*** DATA SECTION

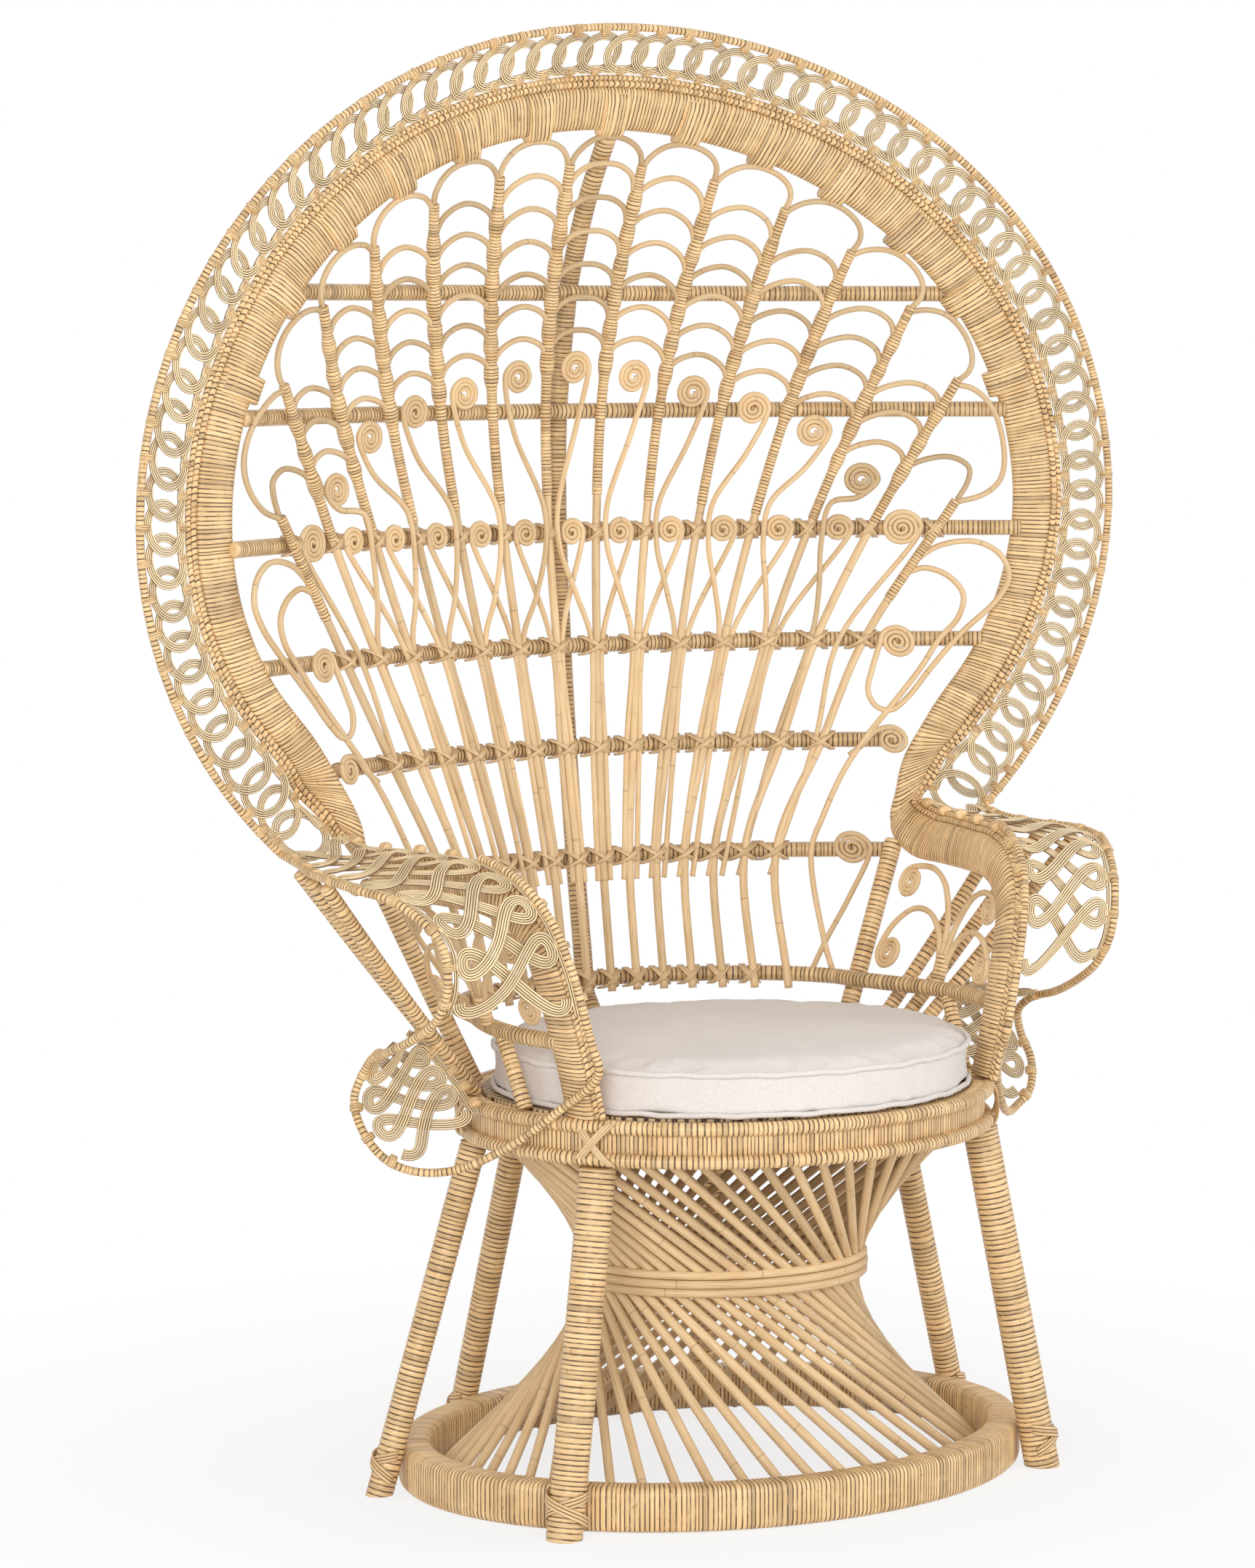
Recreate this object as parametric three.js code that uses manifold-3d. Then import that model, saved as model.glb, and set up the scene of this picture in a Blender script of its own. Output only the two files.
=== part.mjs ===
// Peacock chair: a woven rattan armchair with a round fan back, lace wings and an hourglass base.
// Millimetres, +Z up. The chair faces -Y and the origin lies on the floor under the middle of its overall box.
// The shapes below are worked out from the axis of the base ring, and moved forward together at the end.

import * as THREE from 'three';
import { mergeVertices } from 'three/addons/utils/BufferGeometryUtils.js';
import Module from 'manifold-3d';

const wasm = await Module();
wasm.setup();

// Shared fit values
const clear = 0.3;
const overrun = 6;
const embed = 1;
const weld = 1e-4;
const slabHalfWidth = 900;
const ringSteps = 48;
const bandGap = 1.2;
const middleOffset = 22.3;
const halvings = 24;

// Corner counts of thin canes, canes, posts and legs
const [thinCorners, caneCorners, postCorners, legCorners] = [3, 4, 6, 8];

// Base ring, seat ring and seat deck
const base = { halfWidth: 343, halfDepth: 271, height: 46, wall: 34, bevel: 8, offset: 0 };
const seat = { halfWidth: 281, halfDepth: 243, bottom: 360, height: 48, wall: 18, roll: 7, offset: 27 };
const seatTop = seat.bottom + seat.height;
const deck = { thickness: 5, barRadius: 8, barPitch: 120, edgeGap: 1 };

// How far other pieces lie inside or outside the seat ring's edge
const inside = {
  arm: 43, cushionSide: 33, cushionEnd: 13, cushionOffset: 7, railSide: 8, railBack: 2, brace: 9,
};
const wingOutside = 169;

// Hourglass of straight rods leaning round the axis, held by a hoop at the waist
const weave = {
  rods: 48, rodRadius: 4.3, wallGap: 1, footHeight: 12, headHeight: 16,
  hoopZ: 218, hoopHeight: 24, hoopThickness: 10, bite: 2.6,
};
const weaveTurnShare = 1 / 3;

// Legs: places in degrees from the front, round each ring
const legGap = 1;
const [frontLegRadius, backLegRadius] = [18.5, 14];
const legOverShare = 0.2;
const legs = [
  { name: 'leg_front', footAngle: 52, topAngle: 58, radius: frontLegRadius },
  { name: 'leg_side', footAngle: 103, topAngle: 108, radius: backLegRadius },
  { name: 'leg_back', footAngle: 155, topAngle: 153, radius: backLegRadius },
];

// Fan back: three ovals about one centre, seen from the front
const fan = {
  centreZ: 989.5, sideY: 142, topBack: 63, lowBack: 20, bandThickness: 16,
  inner: { halfWidth: 481, rise: 399, drop: 371, forward: 0, flare: 0 },
  outer: { halfWidth: 526, rise: 444, drop: 399, forward: 10, flare: 8 },
  rim: { halfWidth: 594, rise: 504, drop: 491, forward: 26, flare: 20 },
};
const bandSteps = 20;
const laceCells = 2 * bandSteps;
const bandEndAngle = 128;
const rimEndAngle = 133;
const trimRadius = 6;
const rimRadius = 4.5;

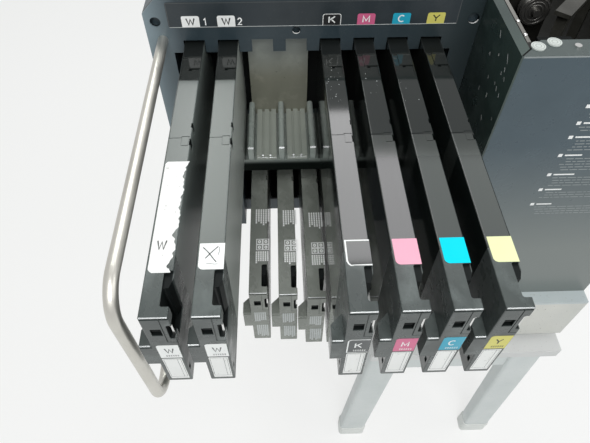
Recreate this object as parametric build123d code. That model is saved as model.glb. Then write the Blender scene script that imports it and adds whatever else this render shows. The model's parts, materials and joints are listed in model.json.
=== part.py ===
from build123d import *
import os

os.makedirs("parts", exist_ok=True)

# Ink cartridge station of a garment printer with the adjoining end of the
# body and its stand. X right, Y into the machine, Z up from the floor, in
# millimetres. While the pieces are made, X = 0 lies midway between the eight
# upper slots and Y = 0 on the face of the cartridge panel; all of them are
# moved at the end so that the footprint is centred on the origin.

# Upper cartridges
slot_pitch = 46.0
slot_count = 8
case_width = 26.4
case_height = 144.0
case_length = 460.0
inserted_length = 48.0
cartridge_top = 1173.0
case_radius = 1.4
seat_gap = 0.3

# How far a cutting block runs past the face that it cuts
over = 1.0

# Rear of a case: lowered step, latch recess with its raised pad, hole and slot
rear_step_length = 79.0
rear_step_drop = 1.6
latch_length = 49.0
latch_drop = 1.0
latch_rim = 2.0
latch_pad_left = 5.5
latch_pad_length = 26.0
latch_hole = 4.0
latch_hole_depth = 9.0
latch_slot_width = 1.8
latch_slot_depth = 3.0

# Seam round the middle of a case, its interlocking tab and the two slits beside it
middle_seam = 225.0
seam_width = 0.9
seam_depth = 0.8
seam_tab_left = 2.0
seam_tab_forward = 12.5
seam_tab_back = 3.0
edge_slit_starts = [213.5, 242.0]
edge_slit_lengths = [10.5, 8.0]
edge_slit_inset = 2.2
edge_slit_depth = 12.0

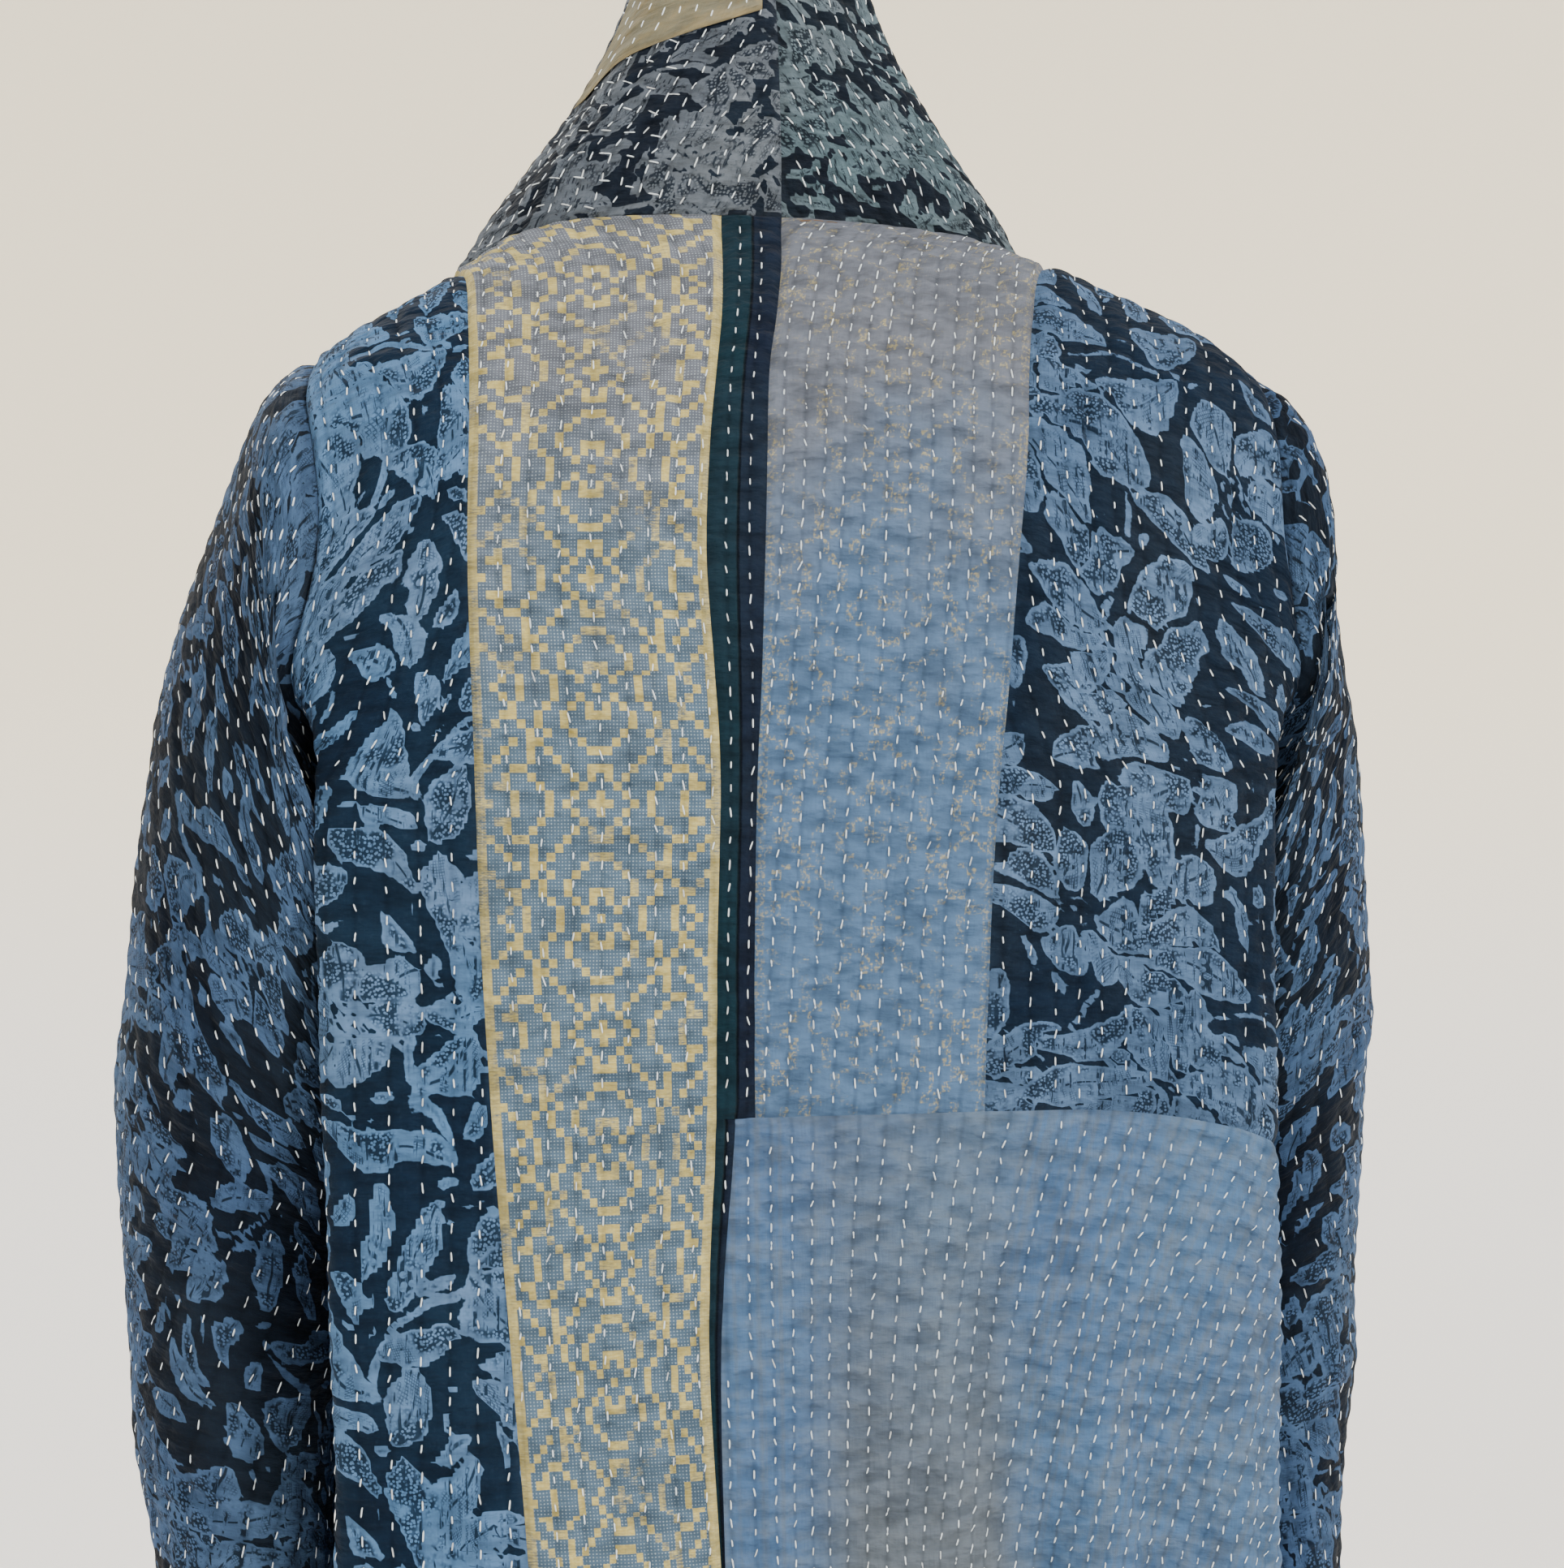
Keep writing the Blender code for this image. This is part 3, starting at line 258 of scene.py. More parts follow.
# Looks: how the quilting swells, where its edges roll and its seams dip
PUFF_POWER = 0.55
PUFF_UNEVEN = 0.25
PUFF_UNEVEN_PITCH = 0.017
PUFF_UNEVEN_TURN = 2.1
PUCKER_DEPTH = 0.00058
EDGE_FADE = 0.006
EDGE_ROLL = 0.0008
EDGE_ROLL_SPREAD = 0.0012
SEAM_LAP = 0.0003
SLEEVE_PLAIN_INSIDE = 0.74
SEAM_DIP = 0.0006
SEAM_DIP_SPREAD = 0.0030
FAN_REACH = 0.150
FAN_DEPTH = 0.26
FAN_OPEN = 0.20
FAN_CLOSING = 2.05
ROW_WAVE = 0.10
ROW_WAVE_PITCH = 0.090
ROW_WAVE_TURN = 0.9

# Stitches: how uneven they are, and the thread's own section
STITCH_JITTER = 0.04
LONGEST_STITCH = 0.0110
STITCH_UNEVEN = 0.22
STITCH_SKEW = 0.0003
STITCH_CLEAR = 0.0028
STITCH_TURN = 0.381966
LEAST_POINTS = 3
THREAD_RADIUS = 0.00036
THREAD_STATIONS = (-1.0, -0.55, 0.55, 1.0)
THREAD_WIDTHS = (0.55, 1.0, 1.0, 0.55)
THREAD_HEIGHTS = (-0.75, 0.35, 0.35, -0.75)
THREAD_SECTION = ((-1.0, -0.15), (0.0, 0.75), (1.0, -0.15))

# A slight unevenness of all the cloth: waves along x, y and z, their phase and their depth
UNEVEN_WAVES = (
    (21.0, 9.0, 13.0, 0.4, 0.00045),
    (-33.0, 15.0, 24.0, 1.9, 0.00035),
    (52.0, -21.0, 37.0, 4.1, 0.00025),
    (14.0, 30.0, -58.0, 2.6, 0.00025),
)

# Creases in the cloth, as seen from behind and from the front: where, which way in degrees from level,
# and how long, wide and deep. A negative depth is a ridge.
CREASE_COLUMNS = ("x", "z", "turn", "length", "width", "depth", "bend")
BACK_CREASES = (
    (0.118, -0.115, 62, 0.060, 0.009, -0.0014, 2.0),
    (0.095, -0.235, 38, 0.055, 0.008, -0.0012, 1.0),
    (0.120, -0.300, 28, 0.060, 0.008, -0.0014, 2.0),
    (0.085, -0.345, 33, 0.070, 0.009, -0.0013, -1.0),
    (0.105, -0.410, 24, 0.060, 0.008, -0.0015, 1.5),
    (0.090, -0.480, 20, 0.060, 0.009, -0.0010, 0.0),
    (0.175, -0.330, 70, 0.080, 0.010, -0.0016, 0.0),
    (0.190, -0.460, 82, 0.110, 0.012, -0.0022, 0.5),
    (0.165, -0.600, 86, 0.150, 0.014, -0.0020, 0.0),
    (-0.020, -0.190, 100, 0.060, 0.010, -0.0010, 0.0),
    (-0.060, -0.110, 75, 0.050, 0.010, -0.0010, 1.0),
    (-0.175, -0.290, 112, 0.070, 0.011, -0.0018, 1.0),
    (-0.190, -0.230, 125, 0.060, 0.009, -0.0015, 1.0),
    (-0.145, -0.360, 104, 0.060, 0.011, -0.0012, 0.0),
    (-0.075, -0.420, 96, 0.050, 0.013, -0.0012, 0.0),
    (-0.135, -0.500, 92, 0.100, 0.014, -0.0024, 0.5),
    (-0.122, -0.600, 88, 0.150, 0.016, -0.0042, 0.0),
    (-0.185, -0.560, 95, 0.110, 0.014, -0.0024, 0.0),
    (-0.040, -0.560, 90, 0.160, 0.020, -0.0040, 0.0),
    (-0.084, -0.560, 88, 0.150, 0.022, 0.0052, 0.5),
    (-0.150, -0.620, 84, 0.140, 0.016, 0.0036, 0.0),
    (0.005, -0.600, 92, 0.140, 0.018, 0.0034, 0.0),
    (0.030, -0.640, 88, 0.120, 0.016, -0.0018, 0.0),
    (0.110, -0.760, 90, 0.130, 0.018, -0.0020, 0.0),
    (-0.150, -0.780, 88, 0.140, 0.018, -0.0024, 0.0),
    (0.020, 0.060, 65, 0.040, 0.006, -0.0014, 2.0),
    (0.045, 0.035, 50, 0.045, 0.006, -0.0016, 2.0),
    (0.065, 0.065, 60, 0.035, 0.006, -0.0012, 0.0),
    (-0.020, 0.050, 98, 0.045, 0.006, -0.0014, 0.0),
    (-0.045, 0.060, 104, 0.045, 0.006, -0.0016, 0.0),
    (-0.062, 0.030, 112, 0.035, 0.006, -0.0012, 0.0),
)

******

DESCRIPTION OF THE TASK: Output only the lines from the top of the entries through the one holding "wasm.setup();", copied exactly.

SOLUTION FOR THIS TASK:
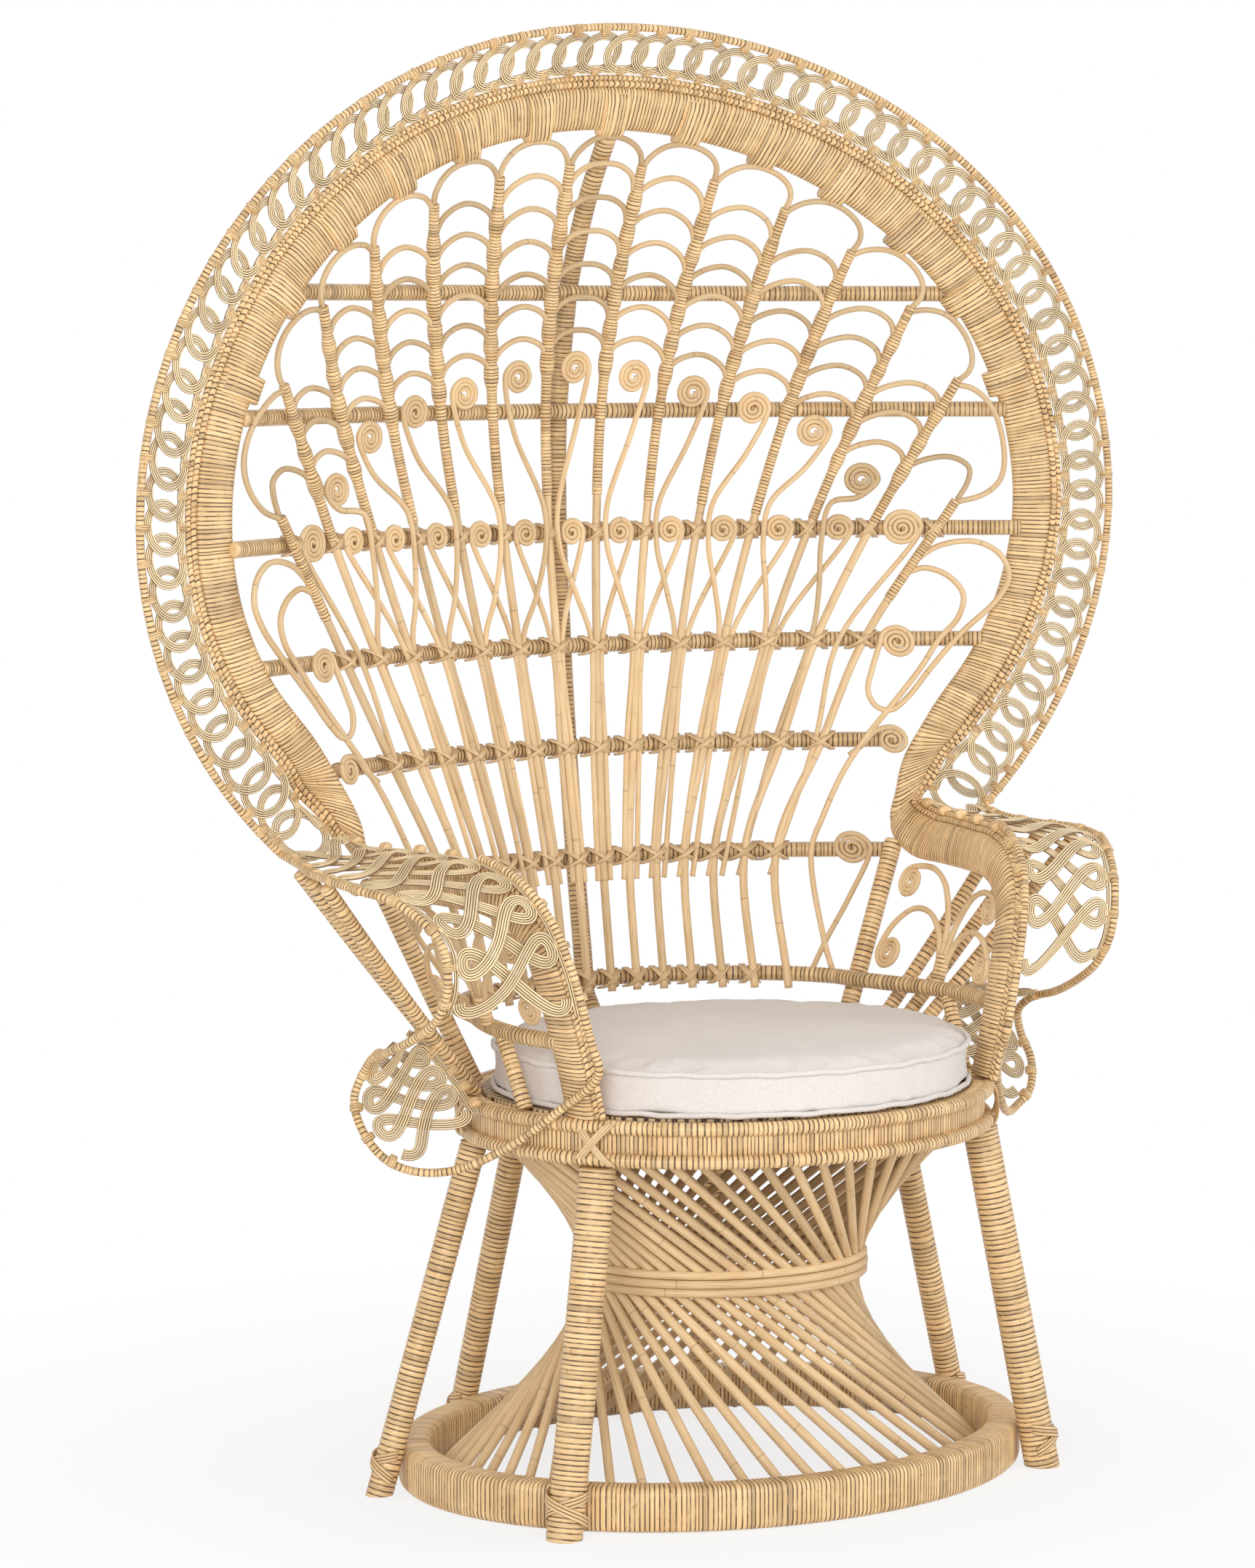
Recreate this object as parametric three.js code that uses manifold-3d. Then import that model, saved as model.glb, and set up the scene of this picture in a Blender script of its own. Output only the two files.
=== part.mjs ===
// Peacock chair: a woven rattan armchair with a round fan back, lace wings and an hourglass base.
// Millimetres, +Z up. The chair faces -Y and the origin lies on the floor under the middle of its overall box.
// The shapes below are worked out from the axis of the base ring, and moved forward together at the end.

import * as THREE from 'three';
import { mergeVertices } from 'three/addons/utils/BufferGeometryUtils.js';
import Module from 'manifold-3d';

const wasm = await Module();
wasm.setup();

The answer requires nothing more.